Just when NASA was finally moving out with an expedited satellite procurement to minimize a looming gap in the collection of land remote-sensing data, the Senate Appropriations Committee has threatened to halt everything unless the agency shifts gears and adopts a management strategy that is more to the committee’s liking.
The committee wants NASA to go back to the old way of running Landsat projects, in which Goddard Space Flight Center in Greenbelt, Md., effectively played the role of prime contractor.
This is congressional meddling, plain and simple. NASA’s technical and procurement experts are — or should be — far better qualified than lawmakers to decide the quickest and most cost-effective means of getting the next Landsat satellite built and launched.
The procurement vehicle NASA has chosen for the next Landsat mission is one in which there will be an industrial prime contractor responsible for delivering the fully integrated satellite and sensor on a set schedule at a fixed price. The contractor would foot the bill for any cost growth on the effort.
This strategy does not guarantee a trouble-free program, but neither does the one being pushed by the Senate Appropriations Committee and its ranking Democrat, Sen. Barbara Mikulski of Maryland. In report language accompanying the Senate version of the Commerce, Justice, Science appropriations bill for 2007, the committee urged NASA to procure the satellite and sensor separately and have a NASA center serve as the project manager and system integrator.
Although the report did not name a particular NASA facility, Goddard has performed that role on previous Landsat satellites.
In a written statement, Sen. Mikulski said NASA’s planned procurement strategy is “fundamentally flawed” because it “does not guarantee real competition or true government oversight.” That claim is dubious on its face, and certainly is not backed up by anything else the senator said in her statement.
The committee’s report attempts to make the case by likening NASA’s current strategy to the “failed” approach taken on the U.S. government’s National Polar-orbiting Operational Environmental Satellite System (NPOESS). This is a bogus analogy: NPOESS and Landsat are both environmental satellite systems, but the similarity ends there.
The NPOESS program consists of multiple satellites that are far larger, more complex and more costly than what NASA has in mind for the next Landsat mission. The massive cost growth that forced the government to restructure NPOESS was caused by development problems with one of several main satellite sensors, coupled with a poorly conceived interagency management structure where nobody was able to take control of the situation.
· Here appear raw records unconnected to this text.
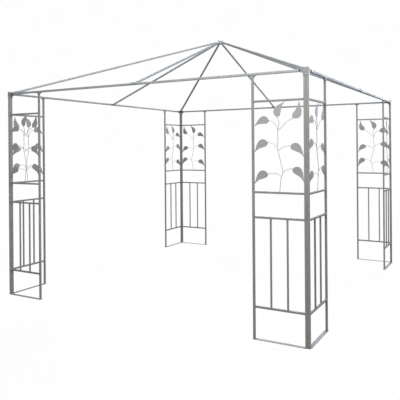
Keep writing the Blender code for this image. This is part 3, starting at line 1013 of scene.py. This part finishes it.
class GAZEBO_OT_studio(bpy.types.Operator):
    """Pale floor, soft lights and the camera"""
    bl_idname = "gazebo.studio"
    bl_label = "Studio"

    def execute(self, context):
        scene = context.scene
        floor, backdrop = bmesh.new(), bmesh.new()
        bmesh.ops.create_grid(floor, x_segments=1, y_segments=1, size=50.0,
                              matrix=Matrix.Translation((0, 0, -0.0005)))
        bmesh.ops.create_uvsphere(backdrop, u_segments=48, v_segments=24, radius=60.0)
        # Only the camera sees the floor and the backdrop, so all the light on the frame comes from
        # the softboxes and the sky.
        for name, bm in (("studio_floor", floor), ("studio_backdrop", backdrop)):
            mesh = ended(bm, name)
            mesh.materials.append(light_table(name + "_paint"))
            made = bpy.data.objects.new(name, mesh)
            made.visible_diffuse = made.visible_glossy = made.visible_transmission = False
            made.visible_shadow = False
            scene.collection.objects.link(made)

        world = bpy.data.worlds.new("studio_sky")
        world.use_nodes = True
        sky = world.node_tree.nodes["Background"]
        sky.inputs["Color"].default_value = (1.0, 1.0, 1.0, 1.0)
        way = add_node(world.node_tree, "ShaderNodeTexCoord").outputs["Generated"]
        height = add_node(world.node_tree, "ShaderNodeSeparateXYZ", {"Vector": way}).outputs["Z"]
        glow = spread(world.node_tree, height, 0.33, 0.50, -0.5, 0.5)
        world.node_tree.links.new(glow, sky.inputs["Strength"])
        scene.world = world
        scene.view_settings.view_transform = "Standard"

        def softbox(name, place, target, size, power, code):
            light = bpy.data.lights.new(name, "AREA")
            light.shape = "RECTANGLE"
            light.size, light.size_y = size
            light.energy = power
            light.color = linear(code)
            holder = bpy.data.objects.new(name, light)
            holder.location = place
            holder.rotation_euler = (Vector(target) - Vector(place)).to_track_quat("-Z", "Y").to_euler()
            scene.collection.objects.link(holder)

        softbox("key_softbox", (1.6, -4.3, 4.0), (1.2, -1.4, 1.7), (1.8, 1.8), 210, "fffdfa")
        softbox("right_softbox", (5.0, -1.0, 3.6), (1.4, -0.3, 1.7), (2.5, 2.5), 110, "dfe9ff")
        softbox("top_softbox", (0.0, 0.0, 6.5), (0.0, 0.0, 0.0), (5.0, 5.0), 70, "eaf1ff")
        softbox("back_softbox", (1.0, 6.0, 3.1), (1.0, 0.0, 2.4), (10.0, 2.0), 350, "e6eefc")

        camera = bpy.data.cameras.new("camera")
        camera.sensor_width = 36.0
        camera.lens = 46.47
        camera.shift_x, camera.shift_y = -0.0672, -0.1308
        holder = bpy.data.objects.new("camera", camera)
        turn, roll = math.radians(27.99), math.radians(-0.44)
        level = Matrix.Rotation(turn, 4, "Z") @ Matrix.Rotation(math.pi / 2, 4, "X")
        holder.matrix_world = (Matrix.Translation((2.662, -4.879, 1.384)) @ level
                               @ Matrix.Rotation(roll, 4, "Z"))
        scene.collection.objects.link(holder)
        scene.camera = holder
        return {"FINISHED"}


OPERATORS = (GAZEBO_OT_lower_panels, GAZEBO_OT_upper_panels, GAZEBO_OT_leaf_ornaments,
             GAZEBO_OT_eaves_beams, GAZEBO_OT_corner_connectors, GAZEBO_OT_rafters,
             GAZEBO_OT_roof_hub, GAZEBO_OT_fasteners, GAZEBO_OT_studio)
SETTINGS = {"gazebo_tubes": GazeboTubeSizes, "gazebo_panels": GazeboPanelSizes,
            "gazebo_fittings": GazeboFittingSizes, "gazebo_finish": GazeboFinish}
TREES = {}


class GAZEBO_PT_sidebar(bpy.types.Panel):
    """Sizes, colours and pieces of the gazebo frame"""
    bl_label = "Gazebo frame"
    bl_idname = "GAZEBO_PT_sidebar"
    bl_space_type = "VIEW_3D"
    bl_region_type = "UI"
    bl_category = "Gazebo"

    def draw(self, context):
        for setting, group in SETTINGS.items():
            box = self.layout.box()
            for name in group.__annotations__:
                box.prop(getattr(context.scene, setting), name)
        for operator in OPERATORS:
            self.layout.operator(operator.bl_idname)


def register():
    for item in (*SETTINGS.values(), *OPERATORS, GAZEBO_PT_sidebar):
        bpy.utils.register_class(item)
    for name, group in SETTINGS.items():
        setattr(bpy.types.Scene, name, PointerProperty(type=group))


def unregister():
    for name in SETTINGS:
        delattr(bpy.types.Scene, name)
    for item in (GAZEBO_PT_sidebar, *reversed(OPERATORS), *reversed(SETTINGS.values())):
        bpy.utils.unregister_class(item)


def main():
    register()
    for tree in (square_tube_tree(), weld_bead_tree(), screw_tree()):
        TREES[tree.name] = tree
    for operator in OPERATORS:
        group, name = operator.bl_idname.split(".")
        getattr(getattr(bpy.ops, group), name)()


if __name__ == "__main__":
    main()
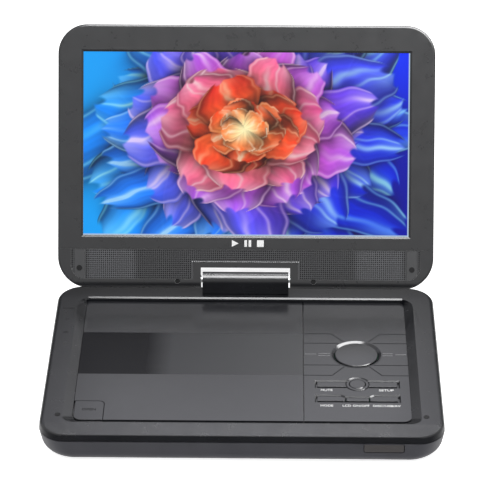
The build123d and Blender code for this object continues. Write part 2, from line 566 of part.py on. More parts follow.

The chances of a Landsat sensor-development problem are less than with NPOESS for the simple reason that there is only one sensor to worry about. More to the point, technical snags on a satellite program can occur whether or not the lead system integrator is a NASA center or an industrial contractor. In fact, Landsat 7, which was managed under Sen. Mikulski’s preferred model, experienced delays and cost growth due to a problem with its main sensor that was discovered during testing.
Unlike NPOESS, the Landsat procurement is being managed by a single agency, NASA, which should be able to exercise reasonable oversight even if the system integrator is a private company. Besides, a prime contractor working under a fixed-price contract has just as much incentive — arguably more so — to keep costs under control as a NASA center.
Finally, it must be noted that the NPOESS satellites and sensors were purchased under separate, competitively awarded contracts, an arrangement that bears striking resemblance to a key aspect of Sen. Mikulski’s preferred Landsat approach.
The NPOESS fiasco has little relevance to Landsat. To invoke it in this case is alarmist and, more importantly, inappropriate.
Meanwhile, NASA already is well behind schedule in fielding a Landsat replacement due to a failed attempt to privatize the service and an ill-advised scheme to place a Landsat sensor on an NPOESS satellite. Presumably, the agency learned something from the millions of dollars spent studying the commercial Landsat Data Continuity Mission, and has shaped its latest procurement plan accordingly. If there are lingering differences within the agency on this matter, they should be resolved internally, not by Congress.
With Landsat 7’s longevity in question, NASA has no time to lose in fielding a replacement. But because the Senate Appropriations Committee has decided to butt in, the request for proposals for the follow-on satellite likely will be delayed. Or worse: There is a chance that the mission — regarded by some at NASA as a budgetary lien — could be derailed indefinitely.
Congress needs to get out of the way on this one immediately, and let NASA do its job.